### EXERCISE GOAL
The entries below contain a line with "The build123d and" and a line with "return node.outputs[2]". Quote exactly those two lines and all lines between them.
[start of SOURCE RECORDS]
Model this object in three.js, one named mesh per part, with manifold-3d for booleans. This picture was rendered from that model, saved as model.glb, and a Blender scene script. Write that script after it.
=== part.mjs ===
[end of SOURCE RECORDS]
[start of SOURCE RECORDS]
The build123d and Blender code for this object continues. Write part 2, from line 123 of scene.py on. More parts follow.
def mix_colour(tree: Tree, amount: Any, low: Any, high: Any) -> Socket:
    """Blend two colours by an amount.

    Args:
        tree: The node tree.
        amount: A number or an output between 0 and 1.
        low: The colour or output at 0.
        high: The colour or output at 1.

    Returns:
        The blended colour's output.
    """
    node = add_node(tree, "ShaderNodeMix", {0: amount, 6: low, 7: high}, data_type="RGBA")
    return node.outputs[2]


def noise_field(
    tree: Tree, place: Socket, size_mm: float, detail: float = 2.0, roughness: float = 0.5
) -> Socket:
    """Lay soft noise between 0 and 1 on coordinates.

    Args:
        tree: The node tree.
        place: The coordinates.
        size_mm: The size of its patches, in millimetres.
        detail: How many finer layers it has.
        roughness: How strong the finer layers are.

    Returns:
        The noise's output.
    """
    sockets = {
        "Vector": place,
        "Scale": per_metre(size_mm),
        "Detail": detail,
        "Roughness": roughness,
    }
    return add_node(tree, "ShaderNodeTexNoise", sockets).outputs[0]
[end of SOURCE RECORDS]
### RESULT
The build123d and Blender code for this object continues. Write part 2, from line 123 of scene.py on. More parts follow.
def mix_colour(tree: Tree, amount: Any, low: Any, high: Any) -> Socket:
    """Blend two colours by an amount.

    Args:
        tree: The node tree.
        amount: A number or an output between 0 and 1.
        low: The colour or output at 0.
        high: The colour or output at 1.

    Returns:
        The blended colour's output.
    """
    node = add_node(tree, "ShaderNodeMix", {0: amount, 6: low, 7: high}, data_type="RGBA")
    return node.outputs[2]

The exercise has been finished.